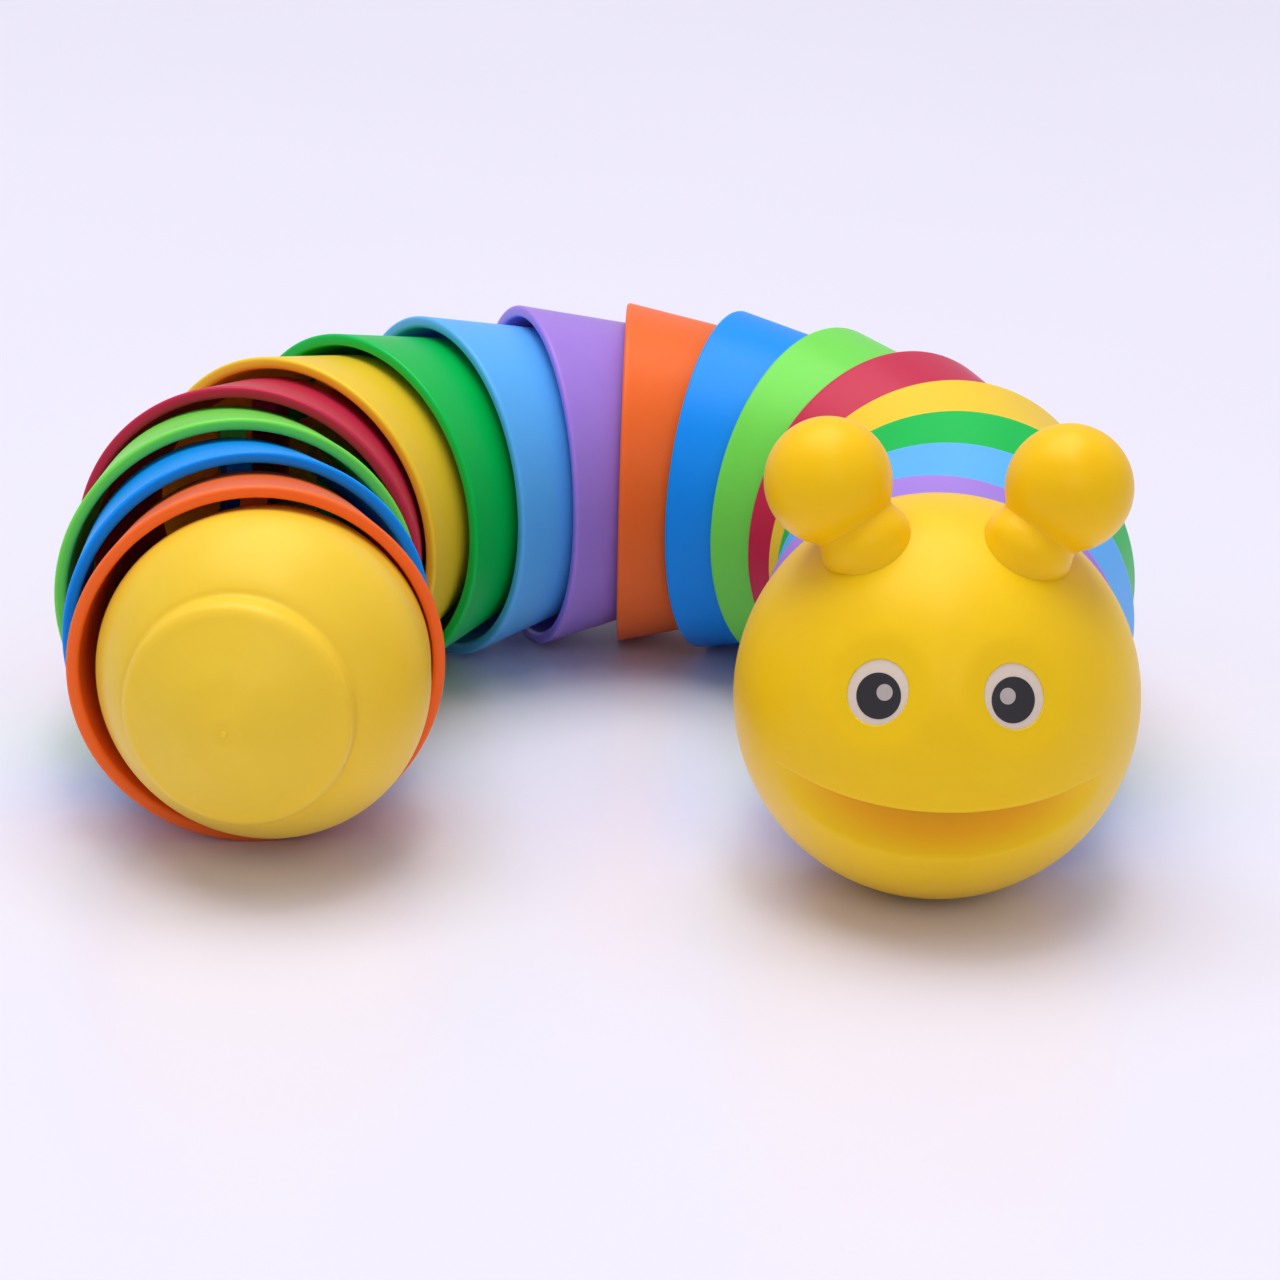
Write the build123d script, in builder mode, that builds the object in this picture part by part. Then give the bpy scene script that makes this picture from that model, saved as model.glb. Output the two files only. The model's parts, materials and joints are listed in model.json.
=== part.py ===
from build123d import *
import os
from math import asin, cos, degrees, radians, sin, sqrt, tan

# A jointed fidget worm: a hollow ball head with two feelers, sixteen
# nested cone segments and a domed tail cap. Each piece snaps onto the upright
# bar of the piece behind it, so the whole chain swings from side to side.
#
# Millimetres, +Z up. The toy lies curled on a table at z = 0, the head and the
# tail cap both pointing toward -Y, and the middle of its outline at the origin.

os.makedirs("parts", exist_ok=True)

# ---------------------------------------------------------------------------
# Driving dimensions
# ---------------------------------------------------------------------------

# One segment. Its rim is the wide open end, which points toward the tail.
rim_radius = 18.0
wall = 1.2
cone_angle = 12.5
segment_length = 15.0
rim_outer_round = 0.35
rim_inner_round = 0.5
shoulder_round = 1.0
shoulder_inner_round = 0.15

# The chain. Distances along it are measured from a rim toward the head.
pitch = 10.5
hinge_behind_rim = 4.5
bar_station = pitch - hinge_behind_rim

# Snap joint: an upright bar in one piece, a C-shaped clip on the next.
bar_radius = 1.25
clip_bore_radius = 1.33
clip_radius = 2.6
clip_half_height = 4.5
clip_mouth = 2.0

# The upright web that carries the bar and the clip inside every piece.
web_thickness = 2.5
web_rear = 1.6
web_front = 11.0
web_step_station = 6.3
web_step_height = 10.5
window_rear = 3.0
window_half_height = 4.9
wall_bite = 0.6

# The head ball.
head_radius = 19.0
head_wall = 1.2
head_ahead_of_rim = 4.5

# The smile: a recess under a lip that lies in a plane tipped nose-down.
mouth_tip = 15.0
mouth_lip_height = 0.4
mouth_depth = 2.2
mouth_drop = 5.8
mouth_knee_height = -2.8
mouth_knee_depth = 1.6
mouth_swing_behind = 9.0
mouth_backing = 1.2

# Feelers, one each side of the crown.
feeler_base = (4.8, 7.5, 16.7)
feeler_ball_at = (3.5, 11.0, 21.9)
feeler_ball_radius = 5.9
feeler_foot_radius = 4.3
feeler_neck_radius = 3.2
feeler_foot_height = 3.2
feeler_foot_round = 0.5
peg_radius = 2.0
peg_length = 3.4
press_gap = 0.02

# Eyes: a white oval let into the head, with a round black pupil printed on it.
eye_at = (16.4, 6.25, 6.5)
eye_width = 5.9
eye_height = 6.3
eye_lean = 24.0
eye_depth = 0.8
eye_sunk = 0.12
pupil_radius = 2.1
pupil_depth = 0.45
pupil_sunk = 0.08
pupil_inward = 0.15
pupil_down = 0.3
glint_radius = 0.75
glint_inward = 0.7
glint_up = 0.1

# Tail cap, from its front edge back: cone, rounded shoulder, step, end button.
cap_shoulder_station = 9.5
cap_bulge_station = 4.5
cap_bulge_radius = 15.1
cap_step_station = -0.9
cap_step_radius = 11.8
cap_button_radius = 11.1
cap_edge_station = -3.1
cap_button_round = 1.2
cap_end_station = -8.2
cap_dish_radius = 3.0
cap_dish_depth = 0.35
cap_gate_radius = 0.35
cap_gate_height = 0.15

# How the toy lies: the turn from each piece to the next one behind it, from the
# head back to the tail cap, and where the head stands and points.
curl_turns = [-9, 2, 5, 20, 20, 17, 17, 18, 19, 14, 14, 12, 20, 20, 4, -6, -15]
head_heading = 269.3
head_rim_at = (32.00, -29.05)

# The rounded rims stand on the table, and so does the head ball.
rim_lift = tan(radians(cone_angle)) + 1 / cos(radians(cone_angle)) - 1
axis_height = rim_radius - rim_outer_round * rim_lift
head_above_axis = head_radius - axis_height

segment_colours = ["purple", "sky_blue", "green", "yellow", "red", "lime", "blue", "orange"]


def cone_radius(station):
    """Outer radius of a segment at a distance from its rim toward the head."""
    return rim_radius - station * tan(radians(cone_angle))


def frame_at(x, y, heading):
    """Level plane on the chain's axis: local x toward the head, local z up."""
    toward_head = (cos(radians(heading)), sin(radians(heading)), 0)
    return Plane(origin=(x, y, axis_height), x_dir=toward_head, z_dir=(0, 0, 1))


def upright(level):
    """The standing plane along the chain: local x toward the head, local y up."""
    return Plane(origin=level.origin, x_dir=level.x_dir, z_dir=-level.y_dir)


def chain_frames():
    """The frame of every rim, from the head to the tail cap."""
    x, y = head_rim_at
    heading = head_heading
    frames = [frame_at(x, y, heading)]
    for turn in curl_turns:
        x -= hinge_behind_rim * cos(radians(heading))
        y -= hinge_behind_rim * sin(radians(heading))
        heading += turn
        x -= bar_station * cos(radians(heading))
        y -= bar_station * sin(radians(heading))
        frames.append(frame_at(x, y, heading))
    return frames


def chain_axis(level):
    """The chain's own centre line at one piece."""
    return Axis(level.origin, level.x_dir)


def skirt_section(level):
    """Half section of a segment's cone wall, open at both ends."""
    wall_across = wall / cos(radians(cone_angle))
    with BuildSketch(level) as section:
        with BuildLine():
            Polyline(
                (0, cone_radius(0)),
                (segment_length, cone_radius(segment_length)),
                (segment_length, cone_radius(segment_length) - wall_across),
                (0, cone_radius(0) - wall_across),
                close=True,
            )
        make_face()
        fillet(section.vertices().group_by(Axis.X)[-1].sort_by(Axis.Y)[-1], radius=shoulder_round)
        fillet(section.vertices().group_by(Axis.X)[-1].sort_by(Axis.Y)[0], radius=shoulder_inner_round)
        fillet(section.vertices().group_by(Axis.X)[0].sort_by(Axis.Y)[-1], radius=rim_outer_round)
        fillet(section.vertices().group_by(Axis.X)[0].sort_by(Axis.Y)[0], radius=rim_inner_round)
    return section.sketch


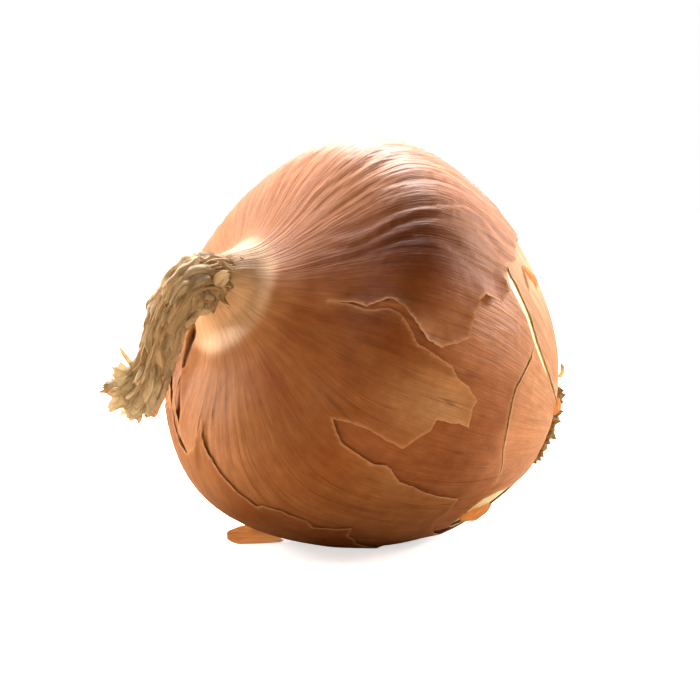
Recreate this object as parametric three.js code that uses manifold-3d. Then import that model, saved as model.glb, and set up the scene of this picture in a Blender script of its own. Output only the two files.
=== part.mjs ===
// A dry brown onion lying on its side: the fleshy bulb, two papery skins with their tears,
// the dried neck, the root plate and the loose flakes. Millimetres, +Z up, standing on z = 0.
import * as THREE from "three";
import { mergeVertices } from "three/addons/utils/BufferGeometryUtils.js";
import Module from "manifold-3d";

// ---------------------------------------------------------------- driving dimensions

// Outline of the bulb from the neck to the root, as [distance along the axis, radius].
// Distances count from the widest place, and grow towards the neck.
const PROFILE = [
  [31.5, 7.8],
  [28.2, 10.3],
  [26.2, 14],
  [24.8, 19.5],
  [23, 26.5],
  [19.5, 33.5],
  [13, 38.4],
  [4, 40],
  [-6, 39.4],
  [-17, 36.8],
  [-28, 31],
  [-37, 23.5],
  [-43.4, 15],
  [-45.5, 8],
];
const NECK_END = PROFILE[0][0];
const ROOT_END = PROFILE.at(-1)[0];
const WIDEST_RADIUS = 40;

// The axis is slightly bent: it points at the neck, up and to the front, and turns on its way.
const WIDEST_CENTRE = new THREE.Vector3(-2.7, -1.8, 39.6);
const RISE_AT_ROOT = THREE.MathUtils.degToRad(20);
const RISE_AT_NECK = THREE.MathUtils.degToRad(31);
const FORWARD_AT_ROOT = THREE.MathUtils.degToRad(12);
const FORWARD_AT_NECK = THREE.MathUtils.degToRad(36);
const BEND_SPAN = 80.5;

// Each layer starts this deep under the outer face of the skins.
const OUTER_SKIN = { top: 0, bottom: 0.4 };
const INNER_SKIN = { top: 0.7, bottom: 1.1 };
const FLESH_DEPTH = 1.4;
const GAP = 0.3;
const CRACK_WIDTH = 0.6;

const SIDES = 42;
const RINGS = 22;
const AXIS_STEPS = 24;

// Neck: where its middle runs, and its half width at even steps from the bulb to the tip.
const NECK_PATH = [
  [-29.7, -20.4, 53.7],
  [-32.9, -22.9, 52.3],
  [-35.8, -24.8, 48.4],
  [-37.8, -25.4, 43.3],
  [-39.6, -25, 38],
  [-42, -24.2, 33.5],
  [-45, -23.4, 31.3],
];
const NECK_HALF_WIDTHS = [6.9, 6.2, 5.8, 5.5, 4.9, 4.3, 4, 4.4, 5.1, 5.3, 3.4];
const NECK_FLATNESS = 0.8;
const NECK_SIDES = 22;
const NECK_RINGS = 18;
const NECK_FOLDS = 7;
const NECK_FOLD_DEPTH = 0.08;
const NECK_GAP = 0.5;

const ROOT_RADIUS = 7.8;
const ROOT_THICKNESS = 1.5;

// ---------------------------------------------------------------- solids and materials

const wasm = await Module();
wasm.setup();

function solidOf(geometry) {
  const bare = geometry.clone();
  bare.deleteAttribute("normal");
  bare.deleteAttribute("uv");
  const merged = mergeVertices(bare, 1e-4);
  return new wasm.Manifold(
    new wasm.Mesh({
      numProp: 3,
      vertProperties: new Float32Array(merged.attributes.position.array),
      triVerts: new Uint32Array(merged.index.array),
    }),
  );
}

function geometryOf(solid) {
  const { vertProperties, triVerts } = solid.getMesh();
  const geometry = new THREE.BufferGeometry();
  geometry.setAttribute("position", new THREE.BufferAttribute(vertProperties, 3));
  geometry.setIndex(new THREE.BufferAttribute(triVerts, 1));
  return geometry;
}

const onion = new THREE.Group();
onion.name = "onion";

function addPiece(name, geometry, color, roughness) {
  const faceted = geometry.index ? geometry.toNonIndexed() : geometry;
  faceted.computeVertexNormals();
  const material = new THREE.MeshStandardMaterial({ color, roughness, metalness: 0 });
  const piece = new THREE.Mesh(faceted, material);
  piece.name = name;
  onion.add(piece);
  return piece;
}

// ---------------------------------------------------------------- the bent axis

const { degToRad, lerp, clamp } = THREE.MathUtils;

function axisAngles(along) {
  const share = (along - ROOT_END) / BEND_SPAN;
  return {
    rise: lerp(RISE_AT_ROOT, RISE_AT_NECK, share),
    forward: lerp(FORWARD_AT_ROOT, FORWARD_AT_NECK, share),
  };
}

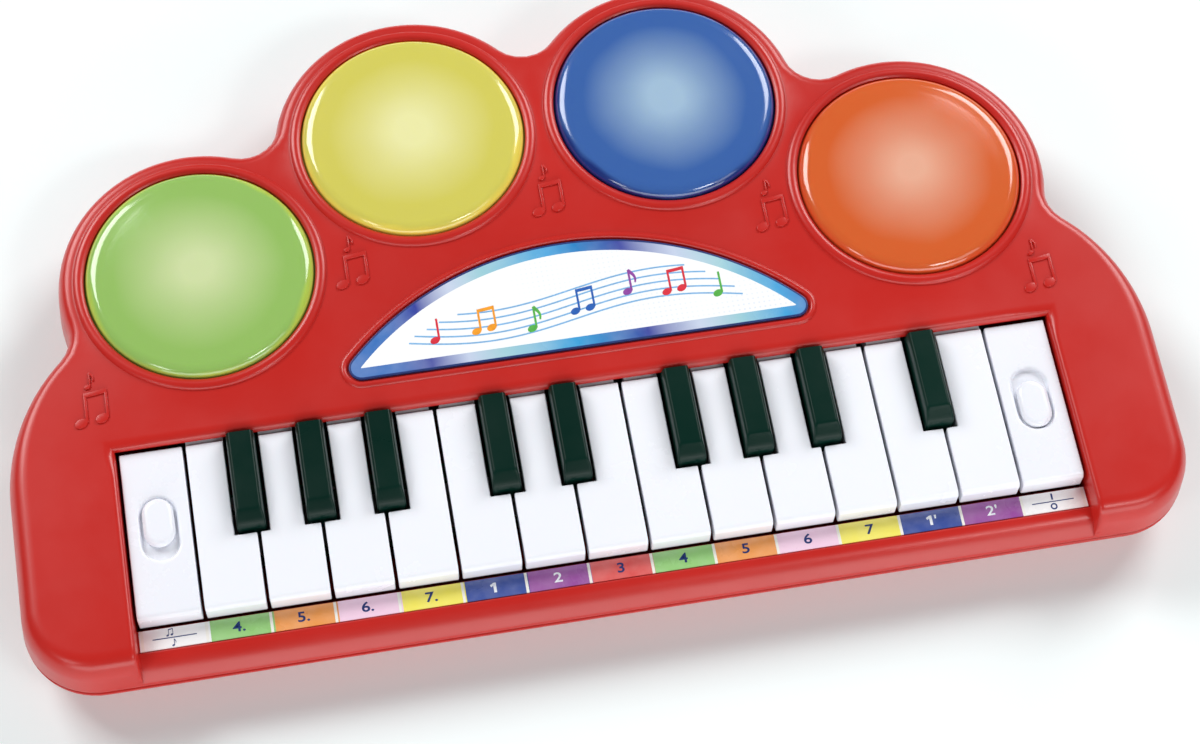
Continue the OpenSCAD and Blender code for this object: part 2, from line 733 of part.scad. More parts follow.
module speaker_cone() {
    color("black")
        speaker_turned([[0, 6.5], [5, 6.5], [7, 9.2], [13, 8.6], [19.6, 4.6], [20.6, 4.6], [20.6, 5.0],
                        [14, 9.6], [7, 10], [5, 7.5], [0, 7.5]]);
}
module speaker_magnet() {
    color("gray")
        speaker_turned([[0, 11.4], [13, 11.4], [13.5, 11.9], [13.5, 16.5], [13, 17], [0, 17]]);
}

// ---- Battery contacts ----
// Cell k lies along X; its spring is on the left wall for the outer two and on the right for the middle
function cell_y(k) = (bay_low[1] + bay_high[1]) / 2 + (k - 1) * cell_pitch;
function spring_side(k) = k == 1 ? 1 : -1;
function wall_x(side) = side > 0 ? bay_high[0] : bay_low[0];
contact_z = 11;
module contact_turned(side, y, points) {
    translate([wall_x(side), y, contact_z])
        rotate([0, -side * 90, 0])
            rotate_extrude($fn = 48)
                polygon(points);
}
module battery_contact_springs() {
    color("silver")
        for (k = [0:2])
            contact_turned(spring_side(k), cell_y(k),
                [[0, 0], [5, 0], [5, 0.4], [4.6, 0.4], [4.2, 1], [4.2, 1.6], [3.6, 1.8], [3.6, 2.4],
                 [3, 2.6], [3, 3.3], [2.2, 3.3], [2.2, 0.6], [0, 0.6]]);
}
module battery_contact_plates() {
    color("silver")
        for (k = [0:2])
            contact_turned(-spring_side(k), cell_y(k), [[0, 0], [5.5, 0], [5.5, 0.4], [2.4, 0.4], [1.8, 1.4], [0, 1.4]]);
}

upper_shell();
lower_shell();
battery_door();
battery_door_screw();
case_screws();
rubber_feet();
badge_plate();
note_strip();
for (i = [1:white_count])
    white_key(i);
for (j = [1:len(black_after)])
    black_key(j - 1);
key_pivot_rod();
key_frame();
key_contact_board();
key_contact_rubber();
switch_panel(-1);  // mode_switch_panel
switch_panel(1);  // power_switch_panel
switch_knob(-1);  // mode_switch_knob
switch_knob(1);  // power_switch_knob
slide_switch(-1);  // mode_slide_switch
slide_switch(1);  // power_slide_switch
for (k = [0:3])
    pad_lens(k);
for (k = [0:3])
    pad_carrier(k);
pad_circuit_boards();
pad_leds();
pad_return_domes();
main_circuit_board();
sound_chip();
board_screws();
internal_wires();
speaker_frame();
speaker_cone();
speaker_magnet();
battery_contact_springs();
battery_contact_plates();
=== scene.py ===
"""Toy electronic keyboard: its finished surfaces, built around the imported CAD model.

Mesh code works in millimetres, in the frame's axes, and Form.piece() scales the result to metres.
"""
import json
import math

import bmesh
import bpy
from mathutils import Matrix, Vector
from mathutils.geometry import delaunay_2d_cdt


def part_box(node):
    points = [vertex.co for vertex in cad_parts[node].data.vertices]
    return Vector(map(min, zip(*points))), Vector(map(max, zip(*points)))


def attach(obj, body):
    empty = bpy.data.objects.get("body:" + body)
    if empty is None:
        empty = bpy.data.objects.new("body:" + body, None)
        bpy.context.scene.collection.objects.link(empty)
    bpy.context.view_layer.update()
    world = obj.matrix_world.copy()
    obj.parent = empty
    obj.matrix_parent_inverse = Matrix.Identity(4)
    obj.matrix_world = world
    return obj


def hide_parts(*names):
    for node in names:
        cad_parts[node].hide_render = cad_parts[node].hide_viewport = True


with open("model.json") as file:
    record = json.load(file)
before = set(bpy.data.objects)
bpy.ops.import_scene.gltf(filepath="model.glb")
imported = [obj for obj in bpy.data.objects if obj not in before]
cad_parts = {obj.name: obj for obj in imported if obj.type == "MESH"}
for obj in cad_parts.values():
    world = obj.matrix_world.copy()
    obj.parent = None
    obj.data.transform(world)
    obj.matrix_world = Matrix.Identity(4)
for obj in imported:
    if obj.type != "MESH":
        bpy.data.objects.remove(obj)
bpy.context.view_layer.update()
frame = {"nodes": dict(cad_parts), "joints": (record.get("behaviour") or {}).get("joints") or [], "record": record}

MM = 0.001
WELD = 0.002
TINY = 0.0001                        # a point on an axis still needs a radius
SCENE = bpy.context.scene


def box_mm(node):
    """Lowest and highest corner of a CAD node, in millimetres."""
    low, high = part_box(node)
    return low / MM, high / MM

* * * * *

— GIVEN PROBLEM —
Print exactly the run of lines that starts at the line with "upper_shell();" and ends at the line with "bpy.context.scene.collection.objects.link(empty)". Leave out every other line.

— RESPONSE TO THE EXERCISE —
upper_shell();
lower_shell();
battery_door();
battery_door_screw();
case_screws();
rubber_feet();
badge_plate();
note_strip();
for (i = [1:white_count])
    white_key(i);
for (j = [1:len(black_after)])
    black_key(j - 1);
key_pivot_rod();
key_frame();
key_contact_board();
key_contact_rubber();
switch_panel(-1);  // mode_switch_panel
switch_panel(1);  // power_switch_panel
switch_knob(-1);  // mode_switch_knob
switch_knob(1);  // power_switch_knob
slide_switch(-1);  // mode_slide_switch
slide_switch(1);  // power_slide_switch
for (k = [0:3])
    pad_lens(k);
for (k = [0:3])
    pad_carrier(k);
pad_circuit_boards();
pad_leds();
pad_return_domes();
main_circuit_board();
sound_chip();
board_screws();
internal_wires();
speaker_frame();
speaker_cone();
speaker_magnet();
battery_contact_springs();
battery_contact_plates();
=== scene.py ===
"""Toy electronic keyboard: its finished surfaces, built around the imported CAD model.

Mesh code works in millimetres, in the frame's axes, and Form.piece() scales the result to metres.
"""
import json
import math

import bmesh
import bpy
from mathutils import Matrix, Vector
from mathutils.geometry import delaunay_2d_cdt


def part_box(node):
    points = [vertex.co for vertex in cad_parts[node].data.vertices]
    return Vector(map(min, zip(*points))), Vector(map(max, zip(*points)))


def attach(obj, body):
    empty = bpy.data.objects.get("body:" + body)
    if empty is None:
        empty = bpy.data.objects.new("body:" + body, None)
        bpy.context.scene.collection.objects.link(empty)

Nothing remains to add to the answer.